The bilateral agreement between China and Switzerland on the illegal export and restitution of cultural property also contributes significantly to this increase in cultural exchanges. The agreement was concluded in August 2013 and entered into force in January 2014.
Numerous cultural projects are being organised in 2015 to mark the 65th anniversary of the establishment of diplomatic relations between Switzerland and China.
History of bilateral relations
In the mid-17th century traders and missionaries from Switzerland established contact with the Chinese Empire. Trade relations developed at a rapid pace in the second half of the 19th century, leading to the opening of a Swiss trading agency in Shanghai in 1912.
The first official contacts between the two countries took place in 1906. A treaty of friendship signed in 1918 formalised relations between Switzerland and the Republic of China.

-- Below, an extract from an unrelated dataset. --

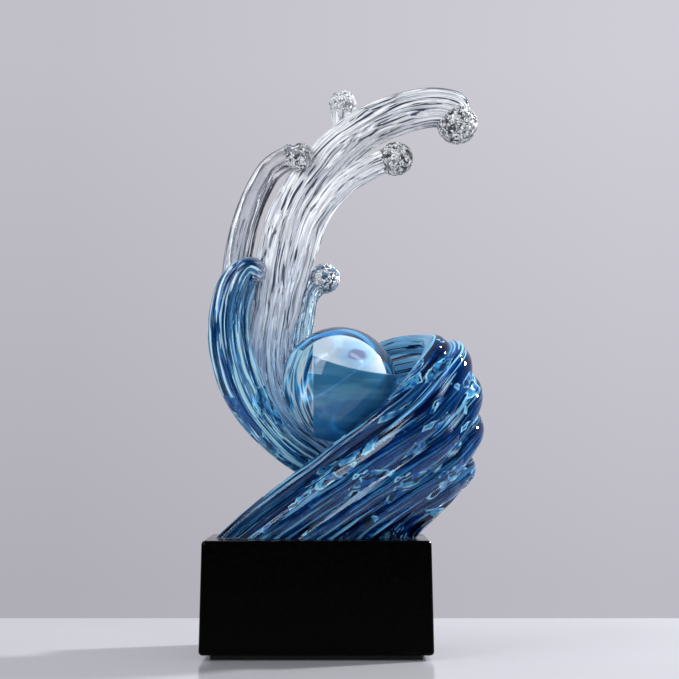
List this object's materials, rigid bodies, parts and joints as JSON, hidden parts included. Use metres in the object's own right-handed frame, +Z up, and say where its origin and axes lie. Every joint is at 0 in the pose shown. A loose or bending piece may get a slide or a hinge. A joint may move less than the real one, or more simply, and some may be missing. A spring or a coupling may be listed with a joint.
{
  "type": "resin wave sculpture",
  "caption": "Free-standing ornament: a fluted blue and clear resin wave curls up round a clear ball, on a glossy black rectangular plinth.",
  "frame": {"origin": "centre of the underside of the base pad, the face it rests on", "axes": "+Z up along the height, +X to the viewer's right along the plinth's long side, +Y to the back"},
  "size_m": [0.1921, 0.1065, 0.3924],
  "materials": {
    "foam_rubber": "matte",
    "black_lacquer": "gloss",
    "zinc_steel": "satin",
    "brass": "satin",
    "deep_blue_resin": "polished",
    "light_blue_resin": "polished",
    "clear_resin": "polished",
    "clear_ball": "polished"
  },
  "bodies": {
    "root": {"base_pad": "foam_rubber", "plinth": "black_lacquer", "screw_left": "zinc_steel", "screw_right": "zinc_steel", "washer_left": "zinc_steel", "washer_right": "zinc_steel", "threaded_insert_left": "brass", "threaded_insert_right": "brass", "swirl": "deep_blue_resin", "crest": "clear_resin", "curl": "light_blue_resin", "rear_plume": "clear_resin", "droplet_plume": "clear_resin", "spray_plume": "light_blue_resin", "top_droplet": "clear_resin", "ball": "clear_ball"}
  },
  "joints": []
}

Switzerland recognised the newly-established People’s Republic of China on 17 January 1950, one of the first Western states to do so. At the same time, it withdrew recognition from the Republic of China (Taiwan). Contacts with the People’s Republic were not close initially owing to internal turmoil in China and the Cold War. The People’s Republic made its first appearance on the international stage when Chinese Premier Zhou Enlai took part in the Indochina Conference in Geneva in 1954.
Since Deng Xiaoping launched his open-door and reform policy in 1979, bilateral relations between Switzerland and China have developed at a very rapid pace. In 2015, the two countries celebrate 65 years of bilateral relations.